Ismail sait comment les déchets finissent là-bas. Dans son précédent emploi, il devait charger plusieurs fois par semaine les déchets résiduels à éliminer dans un camion et conduire jusqu’au canal, toujours après la tombée de la nuit. «Nous les avons étalés le long de la berge et y avons mis le feu», décrit-il. «Lors du trajet suivant, nous avons jeté ce qui restait dans le canal.» Les déchets étaient dispersés de manière que l’eau les emporte. « Sinon, l’entreprise aurait dû payer le service des ordures pour qu’il vienne enlever les résidus », lance Ismail en levant les sourcils avec mépris.
Dans les environs d’Adana, on trouve de nombreuses décharges de ce genre au bord des routes. En mai 2021, Greenpeace a publié un rapport sur la pollution de l’environnement dans cette ville. Peu après, les autorités ont interdit l’importation des déchets plastiques les plus usuels. Les entreprises de recyclage ont dû prouver qu’elles travaillaient dans le respect des normes environnementales. Mais bien que la Turquie ait officiellement cessé d’accepter ces déchets, les importations ont entretemps presque retrouvé leur ancien niveau. Les interdire n’aide pas la main-d’oeuvre, car les entreprises de recyclage turques se tournent alors vers les déchets plastiques indigènes, avec pour effet de rendre le travail encore plus pénible car il n’existe pas de système de tri pour les ordures ménagères : tout finit dans la même poubelle.

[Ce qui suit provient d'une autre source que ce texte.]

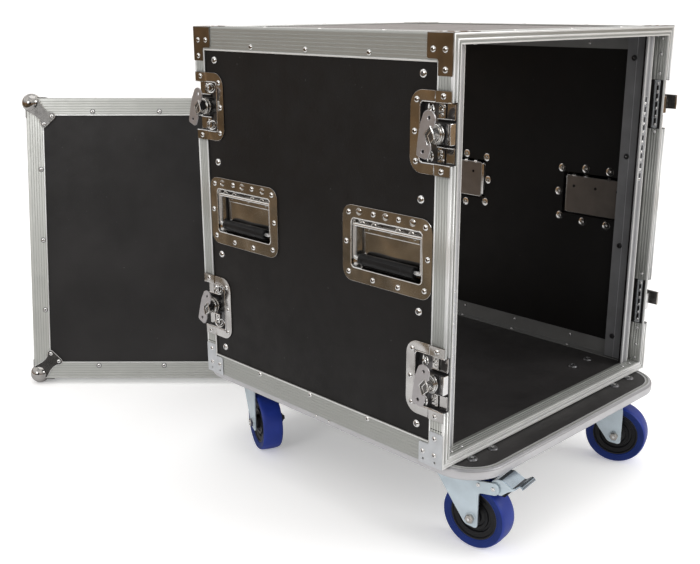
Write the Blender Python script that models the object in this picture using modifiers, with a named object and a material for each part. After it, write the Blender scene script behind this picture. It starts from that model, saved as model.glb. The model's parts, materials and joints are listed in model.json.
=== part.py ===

Dans les grandes entreprises qui importaient des déchets, le matériau était relativement propre, se souvient Ismail. Là où il travaille maintenant, les ordures sont souvent très sales, en provenance des environs, suppose-t-il. «La puanteur s’infiltre parfois jusque dans le local où nous prenons notre pause. Cela vous coupe l’appétit. Même avec dix masques de protection, on la sentirait encore.» L’entreprise travaille de toute façon au noir, raconte-t-il. Même l’électricité est obtenue par des moyens illégaux. Ismail montre une vidéo sur son portable où un chariot élévateur défait des ballots qui viennent d’être livrés. De minces sachets colorés pendent en lambeaux, au centre s’élève un nuage de poussière.
La seule chose qui aiderait des personnes comme Ismail, Fatma et Ali, ce sont des emplois légalisés et de meilleures conditions de travail dans les usines. Mais si la Turquie octroyait un permis de travail aux personnes réfugiées, elle se mettrait à dos sa propre population. Alors que l’inflation atteint 36 % et que le taux de chômage grimpe à 22 % chez les jeunes, de plus en plus de gens voient les réfugié·e·x·s comme des concurrent·e·x·s. «L’atmosphère est électrique», s’inquiète Amke Dietert. «Les agressions contre les réfugiés se multiplient.»
En attendant, il est temps que les pays exportateurs et les entreprises de traitement des déchets prennent leurs responsabilités, et cessent de tolérer de leurs partenaires commerciaux à l’étranger qu’ils polluent l’environnement et exploitent leur personnel.